Итак, здесь имеется напряжение между комическим и величественным. Одно не вытекает из другого. Одно и другое связаны отношением противоречия. Может ли вообще величественное быть комичным? И все же стихотворение — на уровне чувственного восприятия языка — предстает как единый, роскошный, самодостаточный организм.

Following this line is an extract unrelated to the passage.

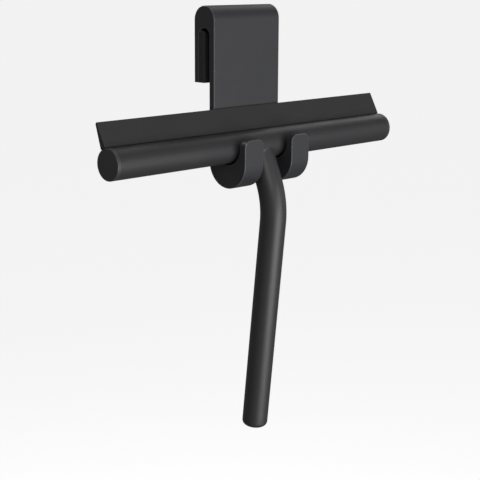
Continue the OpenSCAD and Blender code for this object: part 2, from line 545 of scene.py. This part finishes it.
@dataclass
class Hanger:
    """The moulded hook with its cradle, and the soft pad in its slot."""

    plate_t: float = 4.7 * MM
    leg_t: float = 4.2 * MM
    arm_t: float = 5.0 * MM
    keel_t: float = 16.1 * MM
    arm_rise: float = 6.6 * MM
    arm_round: float = 5.0 * MM
    half_gap: float = 13.9 * MM
    edge_round: float = 0.5 * MM
    square_edge: float = 60.0
    pad_round: float = 2.6 * MM
    pad_taper: float = 0.35 * MM
    pad_edge: float = 0.4 * MM
    arch_steps: int = 64
    slot_steps: int = 48
    keel_steps: int = 96
    cradle_steps: int = 72
    corner_steps: int = 14
    pad_steps: int = 12

    def __post_init__(self) -> None:
        """Reads the hanger's outside sizes from its box."""
        low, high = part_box("hanger_bracket")
        self.low, self.high = Vector(low), Vector(high)
        pad_low, pad_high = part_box("rear_pad")
        self.pad_low, self.pad_high = Vector(pad_low), Vector(pad_high)
        cap_low, cap_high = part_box("end_cap_left")
        self.tube_z = (cap_low[2] + cap_high[2]) / 2
        self.slot_w = self.high.y - self.leg_t
        self.keel_r = -self.low.y / 2
        self.cradle_r = self.keel_r - (self.plate_t + self.arm_t) / 2

    def outline(self) -> list[Point]:
        """The bracket's outline across the glass, as one closed loop."""
        arch_r = (self.high.y + self.plate_t) / 2
        arch = (arch_r - self.plate_t, self.high.z - arch_r)
        slot_r = self.slot_w / 2
        keel = (-self.keel_r, self.low.z + self.keel_r)
        cradle = (-self.plate_t - self.cradle_r, self.low.z + self.keel_t + self.cradle_r)
        arm_top = self.tube_z + self.arm_rise
        foot = self.pad_low.z
        loop = arc(arch, arch_r, 180, 0, self.arch_steps)
        loop += [(self.high.y, foot), (self.slot_w, foot)]
        loop += arc((slot_r, -slot_r), slot_r, 0, 180, self.slot_steps)
        loop += arc(keel, self.keel_r, 0, -180, self.keel_steps)
        loop += [(self.low.y, arm_top), (self.low.y + self.arm_t, arm_top)]
        loop += arc(cradle, self.cradle_r, 180, 360, self.cradle_steps)
        return loop

    def neck_gap(self) -> bpy.types.Object:
        """The space between the arms, as a cutting tool."""
        front, back = self.low.y - MM, -self.plate_t
        low, high = self.low.z - MM, self.tube_z + self.arm_rise + MM
        section = [(front, low), (back, low), (back, high), (front, high)]
        return prism("gap", section, -self.half_gap, self.half_gap)

    def corner(self, x: float, side: float) -> bpy.types.Object:
        """What an arm's round top corner leaves out, as a cutting tool.

        Args:
            x: The arm's side face.
            side: +1 if the corner is on the arm's +X side, or -1.

        Returns:
            The tool.
        """
        top = self.tube_z + self.arm_rise
        middle, foot = x - side * self.arm_round, top - self.arm_round
        over = MM
        out = x + side * over
        outline = arc((middle, foot), self.arm_round, 90, 90 - side * 90, self.corner_steps)
        outline += [(out, foot), (out, top + over), (middle, top + over)]
        return prism(
            "corner", outline, self.low.y - over, self.low.y + self.arm_t + over, Axis.Y
        )

    def bracket(self) -> bpy.types.Object:
        """Builds the moulded hook."""
        piece = prism("hanger_hook", self.outline(), self.low.x, self.high.x)
        cut(piece, self.neck_gap())
        for x, side in (
            (self.low.x, -1),
            (-self.half_gap, 1),
            (self.half_gap, -1),
            (self.high.x, 1),
        ):
            cut(piece, self.corner(x, side))
        soften(piece, self.edge_round, angle=self.square_edge)
        return piece

    def pad(self) -> bpy.types.Object:
        """Builds the pad, a little thinner towards its round top."""
        front, back = self.pad_low.y, self.pad_high.y
        top, foot = self.pad_high.z, self.pad_low.z
        slot_r = self.slot_w / 2
        bend = (front + self.pad_taper + self.pad_round, top - self.pad_round)
        meet = math.degrees(math.acos((top + slot_r) / slot_r))
        loop = [(back, foot), (front, foot)]
        loop += arc(bend, self.pad_round, 180, 96, self.pad_steps)
        loop += arc((slot_r, -slot_r), slot_r, 90 - meet, 0, self.pad_steps + 4)
        piece = prism("slot_pad", loop, self.low.x, self.high.x)
        soften(piece, self.pad_edge)
        return piece

    def build(self) -> None:
        """Builds and dresses the hanger's pieces."""
        dress(self.bracket(), PLASTIC, Body.HANGER, "hanger_bracket")
        dress(self.pad(), PAD, Body.HANGER, "rear_pad")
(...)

Наверняка что-то за этим кроется.
Если мы попытаемся отнестись к этому стихотворению совершенно серьезно, не считая его комичным или гротескным, то в нем сразу же обнаружатся характерные признаки жанра легенды. Существуют сотни историй о благочестивых мучениках, которых злые язычники убивали самыми фантастическими способами и которые потом, в доказательство своей святости, столь же фантастическим образом проживали еще какой-то кусок жизни и творили чудеса. Тем, кто знает Цюрих, не придется долго искать примеры. Трем городским святым[173]

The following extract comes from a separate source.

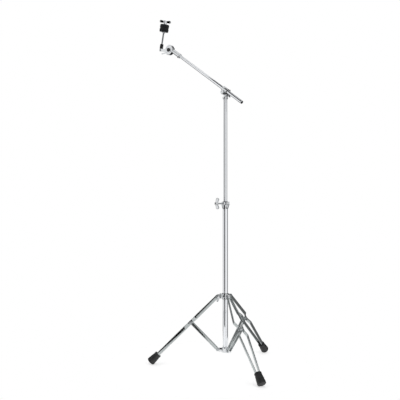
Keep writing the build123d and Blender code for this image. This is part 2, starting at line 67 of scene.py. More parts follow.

, чье изображение до сих пор украшает цюрихскую печать, отделили (как и монахам Мейера) голову от туловища, после чего они, правда, не начали петь, но зато, взяв под мышку эту ценную часть тела, прошли от скал на берегу Лиммата, где ныне стоит храм Вассеркирхе, до главного городского собора — Гроссмюнстера. А в Граубюндене Святой Плацид прошествовал таким манером от Кура аж до Дисентиса, ради удобства завернув собственную голову в платок.Легендарная фабула такого рода ясно просматривается и в стихотворении Мейера. А что бывают и легенды, изложенные в ироническом ключе, продемонстрировал в те же годы Готфрид Келлер. Однако напрашивающееся предположение, что «Прибрежный монастырь» представляет собой нечто вроде лирического варианта «Семи легенд»[174]

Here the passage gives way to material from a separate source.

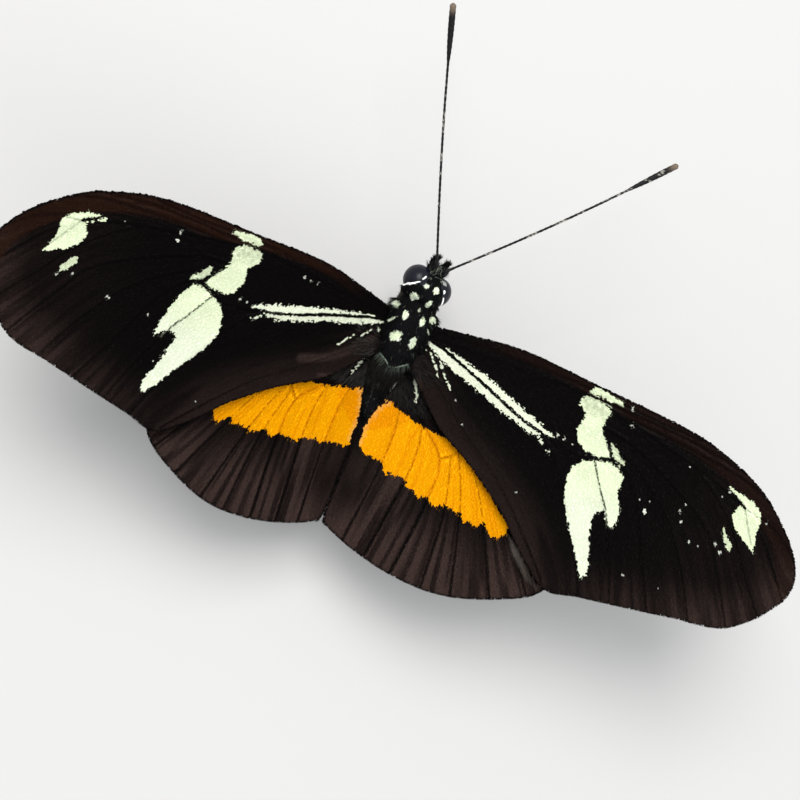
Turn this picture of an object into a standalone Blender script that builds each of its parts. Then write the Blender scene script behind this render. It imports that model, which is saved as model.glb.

, неизбежно будет опровергнуто. Изощренная игра Келлера с формами религиозного повествования — Келлер придает этим формам светский характер, а потом, непонятно как, возвращает им духовный настрой, создавая нечто вроде теологии земной жизни, — не находит соответствий в грубо-наглядном «Танце Смерти» Мейера. И все-таки ключевое слово «легенда» помогает нам продвинуться на шаг дальше.Легенды часто повествуют о мученичестве ради укрепления веры. В стихотворении Мейера тоже идет речь о мученичестве, а также о язычниках, сарацинах, которые осуществляют казнь. Но дальше стихотворение поразительным образом отклоняется от легенд. Результатом резни становится не обретение веры, а лишь роскошное песнопение. Монахи, исполнившись воодушевления, начинают петь, когда думают, что опасность уже миновала, но эта музыка так нравится слышащим ее пиратам, что они возвращаются: «Пением восхитились язычники-супостаты, / К берегу судно направил их капитан-душегуб». Поэтому вынесение монахам смертного приговора кажется скорее варварской формой аплодисментов, нежели гонением на христиан в подлинном смысле слова. Сарацины выражают таким способом свою реакцию на сильное эстетическое потрясение. И монахи, рассказывающие о происшедшем, кажется, больше всего восхищены самим ходом событий; они описывают его очень наглядно, к тому же в их словах слышится явственная аллюзия на наиболее известное стихотворение Мейера, «Римский фонтан»: «Ввысь возлетев, ниспадает струя…»[175]
, говорится в том стихотворении; «…Кровь брызгала вверх, как из фонтанных труб», говорится в этом. Но в образе жизни монахов казнь ничего не меняет. С тем же воодушевлением, что и прежде, они продолжают петь:Смерть не имеет значения, не имеет значения и утрата головы: «Каждый уже научился петь своею душою». Красивая строка. И здесь — что резко противоречит всем христианским легендам — не чувствуется никакого различия между посюсторонним и потусторонним мирами. Певцы остаются на этой земле, они радуются музыке, как радовались всегда. Рясы обветшали, тела разложились, но «Глория» звучит все так же мощно. Чудо здесь — неразрушимость песни.
И это сближает нашу историю со старым мифологическим материалом. Например, в сказке о можжевеловом дереве обезглавленный мальчик поет, приняв образ красивой птицы[176]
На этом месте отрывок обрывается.